== Work to be completed ==
The data below needs to be returned exactly, line for line.
╭──
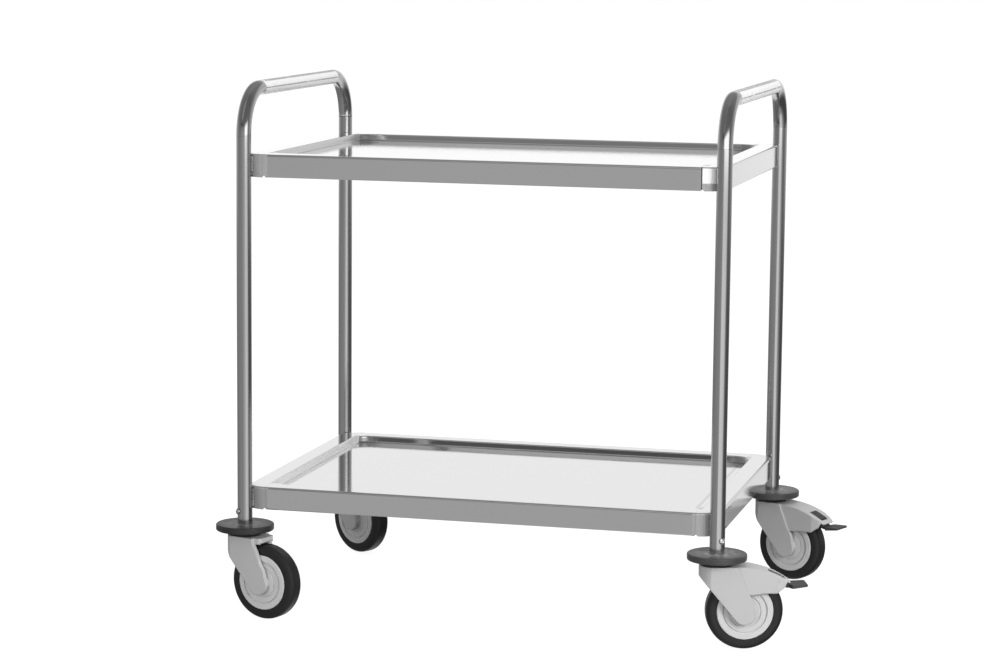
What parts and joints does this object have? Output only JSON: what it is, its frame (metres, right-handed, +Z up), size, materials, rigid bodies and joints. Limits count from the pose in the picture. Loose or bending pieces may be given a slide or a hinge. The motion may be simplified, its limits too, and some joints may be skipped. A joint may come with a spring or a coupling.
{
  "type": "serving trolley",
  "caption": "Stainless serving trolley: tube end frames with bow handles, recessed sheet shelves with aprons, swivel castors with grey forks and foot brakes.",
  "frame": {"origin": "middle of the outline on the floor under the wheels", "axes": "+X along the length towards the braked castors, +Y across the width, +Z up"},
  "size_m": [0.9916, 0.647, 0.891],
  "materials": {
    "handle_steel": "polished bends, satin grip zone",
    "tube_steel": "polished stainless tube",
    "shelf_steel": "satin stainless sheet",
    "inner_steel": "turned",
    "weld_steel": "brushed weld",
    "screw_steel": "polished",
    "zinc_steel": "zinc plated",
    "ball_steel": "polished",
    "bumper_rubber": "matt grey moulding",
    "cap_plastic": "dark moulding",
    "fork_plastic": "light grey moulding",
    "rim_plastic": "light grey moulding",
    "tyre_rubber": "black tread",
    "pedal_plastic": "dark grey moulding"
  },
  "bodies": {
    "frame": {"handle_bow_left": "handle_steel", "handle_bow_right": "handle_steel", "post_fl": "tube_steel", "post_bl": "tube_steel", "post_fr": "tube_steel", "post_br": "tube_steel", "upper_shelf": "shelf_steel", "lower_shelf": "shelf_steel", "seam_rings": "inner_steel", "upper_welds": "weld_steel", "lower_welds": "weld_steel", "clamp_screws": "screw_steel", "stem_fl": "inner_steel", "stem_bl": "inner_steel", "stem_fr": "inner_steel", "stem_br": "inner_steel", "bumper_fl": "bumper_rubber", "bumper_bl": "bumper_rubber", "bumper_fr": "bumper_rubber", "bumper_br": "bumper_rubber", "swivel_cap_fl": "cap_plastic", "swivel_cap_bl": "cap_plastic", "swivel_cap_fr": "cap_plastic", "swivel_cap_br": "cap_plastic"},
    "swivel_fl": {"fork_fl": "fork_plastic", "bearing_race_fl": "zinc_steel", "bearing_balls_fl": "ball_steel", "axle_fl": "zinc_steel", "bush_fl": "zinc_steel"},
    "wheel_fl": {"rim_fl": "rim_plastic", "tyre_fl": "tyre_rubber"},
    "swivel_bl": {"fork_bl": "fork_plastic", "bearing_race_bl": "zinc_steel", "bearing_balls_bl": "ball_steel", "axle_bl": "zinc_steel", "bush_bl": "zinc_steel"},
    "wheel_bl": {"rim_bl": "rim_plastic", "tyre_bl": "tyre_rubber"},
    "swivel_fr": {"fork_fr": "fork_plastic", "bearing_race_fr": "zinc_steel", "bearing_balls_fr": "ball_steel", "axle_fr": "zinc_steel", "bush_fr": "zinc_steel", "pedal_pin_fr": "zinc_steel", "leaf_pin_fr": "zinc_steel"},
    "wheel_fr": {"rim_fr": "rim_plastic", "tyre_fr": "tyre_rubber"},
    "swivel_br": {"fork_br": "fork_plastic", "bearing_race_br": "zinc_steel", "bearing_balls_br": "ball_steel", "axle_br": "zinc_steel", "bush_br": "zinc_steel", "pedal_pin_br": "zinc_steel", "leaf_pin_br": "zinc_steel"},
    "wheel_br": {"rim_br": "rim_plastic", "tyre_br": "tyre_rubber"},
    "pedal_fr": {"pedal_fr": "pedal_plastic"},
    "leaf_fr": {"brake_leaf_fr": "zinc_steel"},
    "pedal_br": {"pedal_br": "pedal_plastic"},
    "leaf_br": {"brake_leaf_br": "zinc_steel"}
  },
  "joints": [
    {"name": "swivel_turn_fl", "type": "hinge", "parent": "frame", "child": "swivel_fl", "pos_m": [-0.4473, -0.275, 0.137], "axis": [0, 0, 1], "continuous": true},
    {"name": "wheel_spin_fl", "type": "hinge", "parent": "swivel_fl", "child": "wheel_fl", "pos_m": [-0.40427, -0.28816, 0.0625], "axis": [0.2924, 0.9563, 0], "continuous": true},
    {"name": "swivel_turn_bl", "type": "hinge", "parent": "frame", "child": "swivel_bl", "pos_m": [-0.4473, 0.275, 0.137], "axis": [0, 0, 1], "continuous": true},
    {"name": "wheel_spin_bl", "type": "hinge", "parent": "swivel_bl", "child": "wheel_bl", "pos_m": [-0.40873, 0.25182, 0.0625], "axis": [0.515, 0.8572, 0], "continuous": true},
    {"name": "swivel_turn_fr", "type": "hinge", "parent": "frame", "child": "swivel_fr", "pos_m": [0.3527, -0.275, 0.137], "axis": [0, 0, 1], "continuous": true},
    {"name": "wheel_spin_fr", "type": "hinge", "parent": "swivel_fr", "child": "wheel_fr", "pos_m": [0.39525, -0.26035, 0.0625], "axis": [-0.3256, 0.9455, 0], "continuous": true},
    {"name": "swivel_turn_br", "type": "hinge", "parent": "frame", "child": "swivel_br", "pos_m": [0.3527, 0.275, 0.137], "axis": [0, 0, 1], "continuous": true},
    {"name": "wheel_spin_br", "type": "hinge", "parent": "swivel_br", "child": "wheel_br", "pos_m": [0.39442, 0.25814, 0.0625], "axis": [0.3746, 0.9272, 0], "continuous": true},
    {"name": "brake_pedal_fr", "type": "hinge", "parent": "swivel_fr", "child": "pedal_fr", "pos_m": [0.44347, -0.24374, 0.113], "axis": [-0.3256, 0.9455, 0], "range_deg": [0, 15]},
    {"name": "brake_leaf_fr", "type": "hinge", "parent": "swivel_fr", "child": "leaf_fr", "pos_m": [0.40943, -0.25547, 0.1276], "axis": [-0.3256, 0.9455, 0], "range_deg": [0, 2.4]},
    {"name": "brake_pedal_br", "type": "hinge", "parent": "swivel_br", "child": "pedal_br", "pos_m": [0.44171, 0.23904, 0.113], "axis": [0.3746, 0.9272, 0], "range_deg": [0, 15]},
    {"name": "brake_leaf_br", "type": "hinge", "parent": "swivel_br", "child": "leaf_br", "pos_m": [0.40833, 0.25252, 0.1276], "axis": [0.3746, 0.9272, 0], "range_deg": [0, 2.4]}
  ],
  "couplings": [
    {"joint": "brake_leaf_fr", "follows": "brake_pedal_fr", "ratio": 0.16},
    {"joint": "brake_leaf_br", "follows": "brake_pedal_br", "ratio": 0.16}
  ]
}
╰──
== Expected answer ==
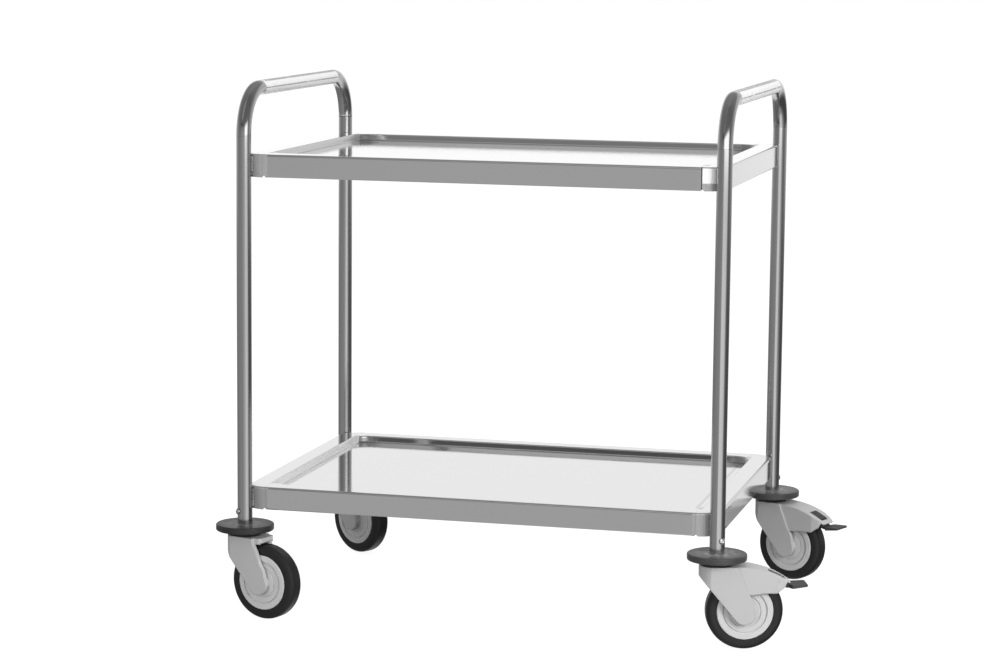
What parts and joints does this object have? Output only JSON: what it is, its frame (metres, right-handed, +Z up), size, materials, rigid bodies and joints. Limits count from the pose in the picture. Loose or bending pieces may be given a slide or a hinge. The motion may be simplified, its limits too, and some joints may be skipped. A joint may come with a spring or a coupling.
{
  "type": "serving trolley",
  "caption": "Stainless serving trolley: tube end frames with bow handles, recessed sheet shelves with aprons, swivel castors with grey forks and foot brakes.",
  "frame": {"origin": "middle of the outline on the floor under the wheels", "axes": "+X along the length towards the braked castors, +Y across the width, +Z up"},
  "size_m": [0.9916, 0.647, 0.891],
  "materials": {
    "handle_steel": "polished bends, satin grip zone",
    "tube_steel": "polished stainless tube",
    "shelf_steel": "satin stainless sheet",
    "inner_steel": "turned",
    "weld_steel": "brushed weld",
    "screw_steel": "polished",
    "zinc_steel": "zinc plated",
    "ball_steel": "polished",
    "bumper_rubber": "matt grey moulding",
    "cap_plastic": "dark moulding",
    "fork_plastic": "light grey moulding",
    "rim_plastic": "light grey moulding",
    "tyre_rubber": "black tread",
    "pedal_plastic": "dark grey moulding"
  },
  "bodies": {
    "frame": {"handle_bow_left": "handle_steel", "handle_bow_right": "handle_steel", "post_fl": "tube_steel", "post_bl": "tube_steel", "post_fr": "tube_steel", "post_br": "tube_steel", "upper_shelf": "shelf_steel", "lower_shelf": "shelf_steel", "seam_rings": "inner_steel", "upper_welds": "weld_steel", "lower_welds": "weld_steel", "clamp_screws": "screw_steel", "stem_fl": "inner_steel", "stem_bl": "inner_steel", "stem_fr": "inner_steel", "stem_br": "inner_steel", "bumper_fl": "bumper_rubber", "bumper_bl": "bumper_rubber", "bumper_fr": "bumper_rubber", "bumper_br": "bumper_rubber", "swivel_cap_fl": "cap_plastic", "swivel_cap_bl": "cap_plastic", "swivel_cap_fr": "cap_plastic", "swivel_cap_br": "cap_plastic"},
    "swivel_fl": {"fork_fl": "fork_plastic", "bearing_race_fl": "zinc_steel", "bearing_balls_fl": "ball_steel", "axle_fl": "zinc_steel", "bush_fl": "zinc_steel"},
    "wheel_fl": {"rim_fl": "rim_plastic", "tyre_fl": "tyre_rubber"},
    "swivel_bl": {"fork_bl": "fork_plastic", "bearing_race_bl": "zinc_steel", "bearing_balls_bl": "ball_steel", "axle_bl": "zinc_steel", "bush_bl": "zinc_steel"},
    "wheel_bl": {"rim_bl": "rim_plastic", "tyre_bl": "tyre_rubber"},
    "swivel_fr": {"fork_fr": "fork_plastic", "bearing_race_fr": "zinc_steel", "bearing_balls_fr": "ball_steel", "axle_fr": "zinc_steel", "bush_fr": "zinc_steel", "pedal_pin_fr": "zinc_steel", "leaf_pin_fr": "zinc_steel"},
    "wheel_fr": {"rim_fr": "rim_plastic", "tyre_fr": "tyre_rubber"},
    "swivel_br": {"fork_br": "fork_plastic", "bearing_race_br": "zinc_steel", "bearing_balls_br": "ball_steel", "axle_br": "zinc_steel", "bush_br": "zinc_steel", "pedal_pin_br": "zinc_steel", "leaf_pin_br": "zinc_steel"},
    "wheel_br": {"rim_br": "rim_plastic", "tyre_br": "tyre_rubber"},
    "pedal_fr": {"pedal_fr": "pedal_plastic"},
    "leaf_fr": {"brake_leaf_fr": "zinc_steel"},
    "pedal_br": {"pedal_br": "pedal_plastic"},
    "leaf_br": {"brake_leaf_br": "zinc_steel"}
  },
  "joints": [
    {"name": "swivel_turn_fl", "type": "hinge", "parent": "frame", "child": "swivel_fl", "pos_m": [-0.4473, -0.275, 0.137], "axis": [0, 0, 1], "continuous": true},
    {"name": "wheel_spin_fl", "type": "hinge", "parent": "swivel_fl", "child": "wheel_fl", "pos_m": [-0.40427, -0.28816, 0.0625], "axis": [0.2924, 0.9563, 0], "continuous": true},
    {"name": "swivel_turn_bl", "type": "hinge", "parent": "frame", "child": "swivel_bl", "pos_m": [-0.4473, 0.275, 0.137], "axis": [0, 0, 1], "continuous": true},
    {"name": "wheel_spin_bl", "type": "hinge", "parent": "swivel_bl", "child": "wheel_bl", "pos_m": [-0.40873, 0.25182, 0.0625], "axis": [0.515, 0.8572, 0], "continuous": true},
    {"name": "swivel_turn_fr", "type": "hinge", "parent": "frame", "child": "swivel_fr", "pos_m": [0.3527, -0.275, 0.137], "axis": [0, 0, 1], "continuous": true},
    {"name": "wheel_spin_fr", "type": "hinge", "parent": "swivel_fr", "child": "wheel_fr", "pos_m": [0.39525, -0.26035, 0.0625], "axis": [-0.3256, 0.9455, 0], "continuous": true},
    {"name": "swivel_turn_br", "type": "hinge", "parent": "frame", "child": "swivel_br", "pos_m": [0.3527, 0.275, 0.137], "axis": [0, 0, 1], "continuous": true},
    {"name": "wheel_spin_br", "type": "hinge", "parent": "swivel_br", "child": "wheel_br", "pos_m": [0.39442, 0.25814, 0.0625], "axis": [0.3746, 0.9272, 0], "continuous": true},
    {"name": "brake_pedal_fr", "type": "hinge", "parent": "swivel_fr", "child": "pedal_fr", "pos_m": [0.44347, -0.24374, 0.113], "axis": [-0.3256, 0.9455, 0], "range_deg": [0, 15]},
    {"name": "brake_leaf_fr", "type": "hinge", "parent": "swivel_fr", "child": "leaf_fr", "pos_m": [0.40943, -0.25547, 0.1276], "axis": [-0.3256, 0.9455, 0], "range_deg": [0, 2.4]},
    {"name": "brake_pedal_br", "type": "hinge", "parent": "swivel_br", "child": "pedal_br", "pos_m": [0.44171, 0.23904, 0.113], "axis": [0.3746, 0.9272, 0], "range_deg": [0, 15]},
    {"name": "brake_leaf_br", "type": "hinge", "parent": "swivel_br", "child": "leaf_br", "pos_m": [0.40833, 0.25252, 0.1276], "axis": [0.3746, 0.9272, 0], "range_deg": [0, 2.4]}
  ],
  "couplings": [
    {"joint": "brake_leaf_fr", "follows": "brake_pedal_fr", "ratio": 0.16},
    {"joint": "brake_leaf_br", "follows": "brake_pedal_br", "ratio": 0.16}
  ]
}